Date of Award

Spring 1-1-2015

Document Type

Dissertation

Degree Name

Doctor of Philosophy (PhD)

Department

Political Science

First Advisor

Carew Boulding

Second Advisor

Andy Baker

Third Advisor

David S. Brown

Fourth Advisor

John D. Griffin

Fifth Advisor

Sheryl Lightfoot

Abstract

What are the effects of indigenous political autonomy on the well-being of indigenous peoples? There has been a growing literature documenting the persistent patterns of underdevelopment and poverty in indigenous communities globally. At the same time, we have witnessed indigenous groups worldwide emerged to demand the right to autonomy and collective land rights. Does devolving decision-making power to indigenous communities improve the lives and well-being of indigenous peoples?

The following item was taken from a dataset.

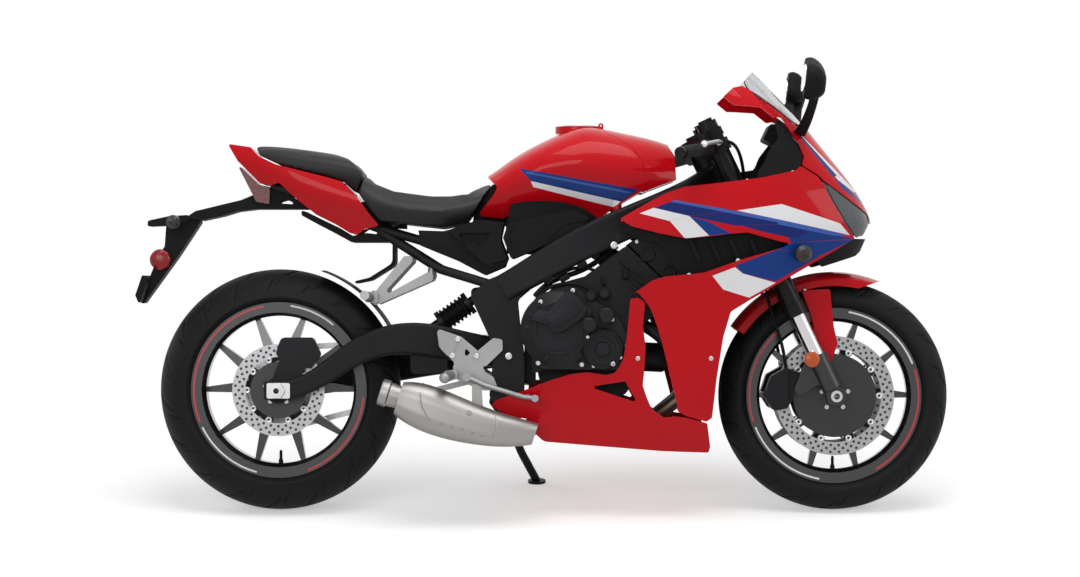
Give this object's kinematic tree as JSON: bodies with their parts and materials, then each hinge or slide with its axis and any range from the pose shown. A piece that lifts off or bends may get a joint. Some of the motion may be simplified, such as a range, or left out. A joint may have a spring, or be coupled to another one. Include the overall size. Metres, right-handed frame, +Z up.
{
  "type": "sport motorcycle",
  "caption": "Faired middleweight sport motorcycle on its side stand, with turning wheels, steering, folding stand and a hinged fuel cap.",
  "frame": {"origin": "on the floor under the middle of the whole bike's box, with the bike leaning on its side stand", "axes": "+X forward along the bike, +Y to the rider's left, +Z up from the floor"},
  "size_m": [2.1209, 0.7981, 1.2016],
  "materials": {
    "red_body": "gloss paint",
    "red_metal": "gloss paint",
    "black_plastic": "textured",
    "black_metal": "satin",
    "frame_paint": "satin",
    "bare_alloy": "satin",
    "brushed": "brushed",
    "chrome": "polished",
    "disc_steel": "ground",
    "wheel_paint": "gloss",
    "tyre": "rubber",
    "rubber": "matt",
    "seat_cover": "grained vinyl",
    "clear_screen": "clear",
    "lamp_lens": "clear",
    "red_lens": "clear red",
    "dark_lens": "smoked"
  },
  "bodies": {
    "chassis": {"main_frame": "frame_paint", "subframe": "black_metal", "engine_block": "black_metal", "cylinder_head": "black_metal", "right_engine_cover": "black_metal", "left_engine_cover": "black_metal", "exhaust_headers": "brushed", "silencer": "brushed", "radiator": "black_metal", "swingarm": "black_metal", "rear_axle": "brushed", "rear_caliper": "black_metal", "chain": "brushed", "chain_guard": "black_plastic", "shock": "black_metal", "fuel_tank": "red_metal", "tank_front_cover": "red_body", "side_covers": "black_plastic", "rider_seat": "seat_cover", "pillion_seat": "seat_cover", "tail_cowl": "red_body", "tail_light": "red_lens", "inner_fender": "black_plastic", "plate_hanger": "black_plastic", "upper_cowl": "red_body", "headlights": "lamp_lens", "turn_lamps": "dark_lens", "windscreen": "clear_screen", "cockpit_panel": "black_plastic", "side_cowl_right": "red_body", "side_cowl_left": "red_body", "inner_cowls": "black_plastic", "lower_cowl": "red_body", "mirrors": "black_plastic", "footpeg_hangers": "bare_alloy", "pillion_hangers": "bare_alloy"},
    "fork": {"lower_yoke": "black_metal", "upper_yoke": "black_metal", "fork_outers": "black_metal", "fork_inners": "chrome", "front_axle": "brushed", "front_calipers": "black_metal", "front_fender": "red_body", "handlebars": "black_metal", "grips": "rubber", "hand_controls": "black_plastic", "hand_levers": "bare_alloy"},
    "front_wheel": {"front_tyre": "tyre", "front_rim": "wheel_paint", "front_discs": "disc_steel"},
    "rear_wheel": {"rear_tyre": "tyre", "rear_rim": "wheel_paint", "rear_disc": "disc_steel", "rear_sprocket": "bare_alloy"},
    "side_stand": {"side_stand": "black_metal"},
    "fuel_cap": {"fuel_cap": "bare_alloy"}
  },
  "joints": [
    {"name": "steering", "type": "hinge", "parent": "chassis", "child": "fork", "pos_m": [0.46805, -0.0317, 0.81132], "axis": [-0.4302, 0.1722, 0.8862], "range_deg": [-30, 30]},
    {"name": "front_wheel_spin", "type": "hinge", "parent": "fork", "child": "front_wheel", "pos_m": [0.76045, -0.13192, 0.29566], "axis": [-0.0001, 0.9816, -0.1908], "continuous": true},
    {"name": "rear_wheel_spin", "type": "hinge", "parent": "chassis", "child": "rear_wheel", "pos_m": [-0.68854, -0.12906, 0.31094], "axis": [-0.0001, 0.9816, -0.1908], "continuous": true},
    {"name": "stand_fold", "type": "hinge", "parent": "chassis", "child": "side_stand", "pos_m": [-0.10858, 0.02007, 0.22366], "axis": [0.065, 0.9329, 0.3543], "range_deg": [0, 100]},
    {"name": "cap_hinge", "type": "hinge", "parent": "chassis", "child": "fuel_cap", "pos_m": [0.15222, 0.00294, 0.98968], "axis": [-0.0001, 0.9816, -0.1908], "range_deg": [0, 95]}
  ]
}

There literature on indigenous autonomy and political outcomes has largely followed two schools of thought that I label the “Activists” and the “Critics.” Activists have suggested that indigenous autonomy is a means to initiate a host of positive outcomes in indigenous communities. These activists have suggested that acknowledging and recognizing indigenous autonomy will lead to greater indigenous economic and social development, more engaged citizens, and accountable politicians. But critics of indigenous autonomy, largely academics who have tried to gain empirical leverage on the outcomes of autonomy, suggest that under autonomy, bad things happen in indigenous communities. The most damming of these arguments has suggested that indigenous communities actually resemble authoritarian enclaves—local spaces where vestiges of authoritarianism rule beyond the reach of democracy.

Using new and original data from across Panama, Mexico and the United States, and a variety of statistical methods, I enter this debate and examine the conditions under which autonomy is more likely to lead to positive changes in indigenous well-being. In all, I argue that indigenous autonomy has a robust and positive effect on indigenous well-being. But the overall effect of autonomy on altering indigenous well-being is conditioned on the following factors: the type of autonomy, political resources, participation and institutions. In all, I argue that there are certain conditions that make autonomy more effective. When indigenous autonomy forces ongoing interaction with the state, indigenous communities are able to check centralized power and gather state resources for local development. Moreover, when indigenous peoples engage in higher rates of political participation under autonomy, they are better able to draw resources from the state leading to greater local investment and improving well-being. Finally, I argue and find that under autonomy institutions also matter. When autonomy leads to the development of strong local institutional we are more likely to see better well-being outcomes for indigenous peoples. In all, my findings suggest that indigenous peoples and forms of organizations need to be engaged and empowered to overcome the perennial poverty in indigenous communities.